Re: The migration to utf-8 delete text, data loss!

I've past this bug by doing a backup of tables, topics, posts and forums and import them back with some modification after the upgrade --> result http://futurama-france.fr/forum/index.php

28

Re: The migration to utf-8 delete text, data loss!

Parpalak wrote:

Posts and topics processing is required because 1.3 uses UTF-8. Also its parser works in a different way.

Yes, of course. What I am trying to say is that there is no reason to convert the database during upgrade. MySQL will accept and return data in UTF8 regardless of what encoding is used on the tables, as long as SET NAMES utf8 is used.

As for repeatability, my post should do it just fine.
http://punbb.informer.com/forums/post/125628/#p125628

Re: The migration to utf-8 delete text, data loss!

pepak wrote:

You can perform the fixing using a sequence of ALTER TABLE's:
1) Convert all character fields to either BLOB or BINARY without changing charset:
2) Convert all character fields back to the correct type with correct charset:
3) When all fields are converted, change the declaration of the table itself:

As far as I understand the update script works just like you have described:
http://punbb.informer.com/trac/browser/ … e.php#L338

Before 1.3 release we had tested the update process and had added SET NAMES:
http://punbb.informer.com/trac/changese … update.php

Maybe this SET NAMES call is wrong, we'll continue testing.

30

Re: The migration to utf-8 delete text, data loss!

Parpalak wrote:

As far as I understand the update script works just like you have described:
http://punbb.informer.com/trac/browser/ … e.php#L338

The difference is that the script does not know the correct charset and I see no easy way for it to recognize it.

31

Re: The migration to utf-8 delete text, data loss!

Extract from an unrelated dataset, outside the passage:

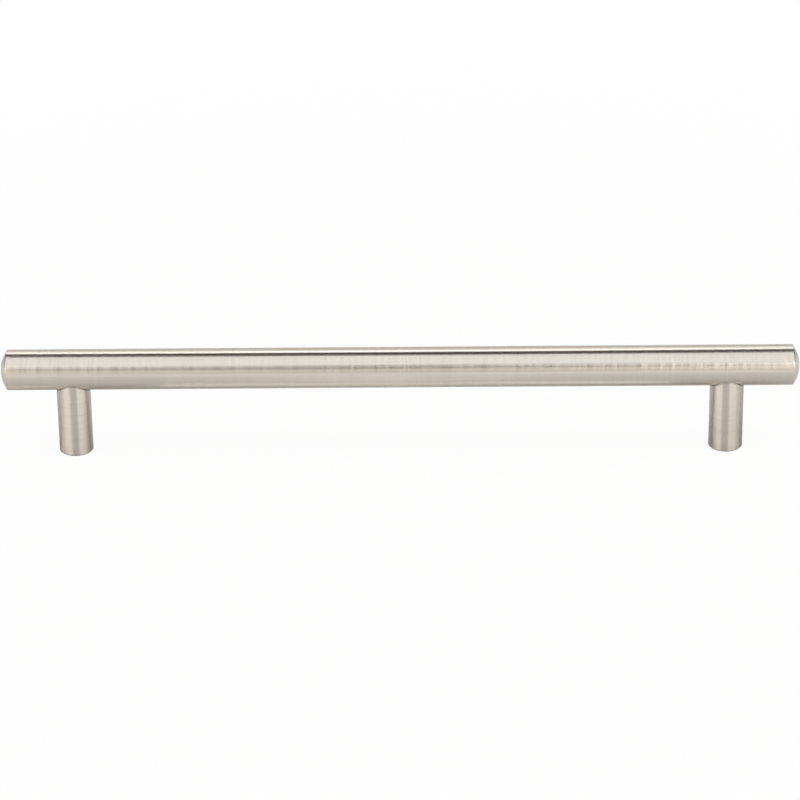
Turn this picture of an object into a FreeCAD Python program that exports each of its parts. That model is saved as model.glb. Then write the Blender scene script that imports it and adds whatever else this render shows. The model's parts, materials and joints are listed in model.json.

No wonder the users are losing their data!

What this function does is, it assumes that there is UTF8 data in the table and modifies the structure to match that. If the assumption is wrong - and it will often be wrong - it will simply take data in current encoding and tell MySQL that it is in fact UTF8. Which leads to data loss in itself, and if it just happens that the source data contain sequences not permitted under UTF8, the string will likely get truncated at that point. When I was upgrading to 1.3, for example, my data was in cp1250...

Re: The migration to utf-8 delete text, data loss!

Actually, the update script asks the encoding of the language pack before updating. Then it converts posts to UTF8 by calling this function for every post:
http://punbb.informer.com/trac/browser/ … e.php#L231
And then it tells MySQL that the data encoding is UTF8.

33

Re: The migration to utf-8 delete text, data loss!

Parpalak wrote:

Actually, the update script asks the encoding of the language pack before updating. Then it converts posts to UTF8 by calling this function for every post:
http://punbb.informer.com/trac/browser/ … e.php#L231
And then it tells MySQL that the data encoding is UTF8.

And if old charset is NOT ISO-8859-1 and neither iconv and mb_convert_encoding exist, leaves the string unchanged but tells MySQL that it is UTF8.

What the upgrade should do, and what WOULD be foolproof provided that the user tells the correct encoding, would be a sequence of ALTER TABLEs:

1) ALTER TABLE ... ALTER [string_field] BLOB
2) ALTER TABLE ... ALTER [string_field] [original_type] [user's_encoding]
3) ALTER TABLE ... ALTER [string_field] [original_type] CHARACTER SET utf8

Or even just steps 1 and 2, those would suffice and might be even safer. Conversion to UTF8 can be done on-request thanks to SET NAMES utf8.

Re: The migration to utf-8 delete text, data loss!

pepak wrote:

And if old charset is NOT ISO-8859-1 and neither iconv and mb_convert_encoding exist, leaves the string unchanged but tells MySQL that it is UTF8.

No, a message is displayed in this case:
http://punbb.informer.com/trac/browser/ … e.php#L426

Are you sure that these ALTER queries will work on PostgreSQL and SQLite?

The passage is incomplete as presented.